Politizar lo privado, es decir, bombardear la frontera entre lo público y lo íntimo, es la característica que mueve a las nuevas izquierdas en la tercera década del Siglo XXI. De esta manera, los homosexuales han sido forzados a engrosar los colectivos LGTB; las mujeres a ser feministas; las etnias indoamericanas a enrolarse en las agrupaciones indigenistas; los obesos a gritar consignas contra la «gordofobia», y los varones a deconstruirse.
Todo ese desquicio identitario, en realidad, es una crisis de identidad, pues las personas, a partir de una única característica, por ejemplo, los gustos sexuales, deben definir toda su vida. De ahí, que no importe si eres buen escritor, artista, ingeniero, abogado o político, lo, verdaderamente, relevante es que embanderes tu fachada mostrando orgullo por aquello que haces entre tus sábanas, no eres un ciudadano, sino un simple militante.
Augusto Zimmermann, profesor de Historia del Derecho en University of Notre Dame Australia, en su ensayo, The spiritual roots of modern feminism, explica que todos los derechos otorgados a estos grupos identitarios son, paradójicamente, un retroceso, puesto que reemplazan el valor intrínseco de cada ser humano por el del grupo, la manada por encima del individuo.
Acá cabe una pregunta: ¿cuáles son las raíces de nuestros derechos y libertades individuales?
En la Antigüedad no había ese reconocimiento legal del valor intrínseco de cada ser humano individual. Entre los romanos, verbigracia, sus leyes protegían a las instituciones sociales como la familia, sin embargo, no salvaguardaban los derechos humanos fundamentales. El individuo solamente tenía valor en cuanto a su pertenencia a un grupo político, además si era capaz de engrandecer al colectivo.
Zimmermann, parafraseando a Benjamin Constant, gran filósofo político francés, afirma lo siguiente: «Es un error creer que antes de la Cristiandad se disfrutaban derechos individuales. Los antiguos no tenían ni siquiera idea de lo que significa eso».
Es una cuestión muy obvia, pues al deponer la idea de un Rey Divino, además de declarar la igualdad de todas las almas humanas ante los ojos de Dios, el Cristianismo obligó a los reyes de la antigüedad a reconocer la supremacía de la ley divina sobre su propia voluntad arbitraria. Por ejemplo, en el año 390 dC, fue el obispo Ambrosio, de Milán, quien apremió al mismo Emperador Teodosio a arrepentirse por la matanza de siete mil personas en venganza de una cuestión personal. Este hecho indica que bajo la influencia del Cristianismo, nadie, ni siquiera el Emperador romano, estaría por encima de la ley de Dios.
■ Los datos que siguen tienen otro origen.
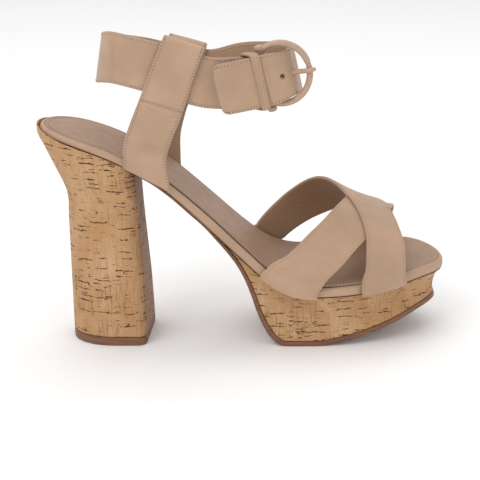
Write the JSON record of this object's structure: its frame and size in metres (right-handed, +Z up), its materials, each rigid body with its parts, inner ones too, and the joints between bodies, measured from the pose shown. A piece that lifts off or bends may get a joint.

Por su parte, Oriana Fallaci, una atea bastante cristiana, recalca que ella no cree en Dios, pero que eso no le impide reconocer los aportes del cristianismo a Europa, que, a pesar de todo, sigue siendo la cuna de Occidente. Incluso llama a los líderes europeos a no dejarse embaucar con el multiculturalismo, ya que es una trampa para reemplazar los valores cristianos, entre ellos, la piedad, por el islamismo y todas sus barbaries, por ejemplo, la pedofilia.
De igual manera, Carlton Hayes, historiador católico, en su trabajo titulado: The novelty of totalitarianism in the history of Western Civilization, afirma que:
Siempre que los ideales cristianos han sido aceptados generalmente, y se han intentado practicar sinceramente, hay una dinámica de libertad, tranquilidad, paz y prosperidad; y donde el cristianismo ha sido ignorado, o rechazado, perseguido, o encadenado al Estado, hay tiranía.
Yo, quien escribe estas líneas, estoy lejos de ser un buen representante de los valores cristianos, empero no puedo dejar de admirar una tradición teológica, filosófica, cultural y política tan rica. El cristianismo es el génesis de nuestra civilización, aprovechemos estas fechas para recordarlo, ¡Feliz Navidad!